Since Vermont’s education system ranks highly in most state-by-state views, Vilaseca said that a common set of assessments will give a clearer picture of the state’s education system as it measures up to other states.
But Castle said that the measurement system is fundamentally flawed, putting focus on teaching to the standardized testing rather than on overall academic achievement.
“We’re making decisions by rules tied to money,” he said. “If Vermont were more autonomous of the federal guidelines, we would do better.”
He cited a push for portfolio-based assessments in the state, which took a backseat following the establishment of federally mandated standardized testing.
“Our schools are not failing — they are better today than they have ever been,” said Castle. “It’s important to see that we can’t solely judge the worth of our schools based on these (standardized tests).”
Vilaseca also emphasized that standardized testing is not a comprehensive picture of a school’s quality, and not the only aspect of a school that the state keeps tabs on.
“This is one snapshot of one assessment of how our schools are doing,” he said. “We collect a lot of other data.”
For example, Vilaseca said that 86 percent of Vermont high schoolers graduate after four years, and 91 percent do so after five years.
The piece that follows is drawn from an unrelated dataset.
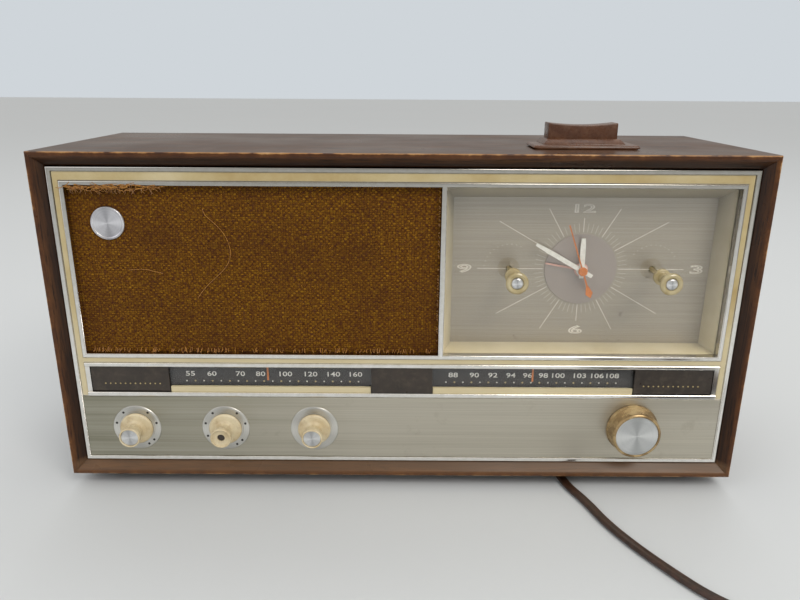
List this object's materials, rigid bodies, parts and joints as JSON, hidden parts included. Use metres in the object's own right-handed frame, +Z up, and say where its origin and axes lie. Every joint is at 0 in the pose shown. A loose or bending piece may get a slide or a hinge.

The national four-year graduation rate in 2007 was 68.8 percent, according to a 2010 report released by Education Week.
And Vilaseca emphasized that a push for higher academic standards in the state doesn’t just include testable subjects like math and literacy — it also includes extracurricular activities, a broad base of subject matter, advanced placement classes and student aspiration to postsecondary education.
“We want to make sure that schools are not dropping art, not dropping their P.E. classes,” he said.
Ultimately, Vilaseca said, it is important to view the AYP results as just one aspect of a multi-faceted subject.
“We have an outstanding education system,” he said. “What we don’t want is for parents to lose faith in their schools.”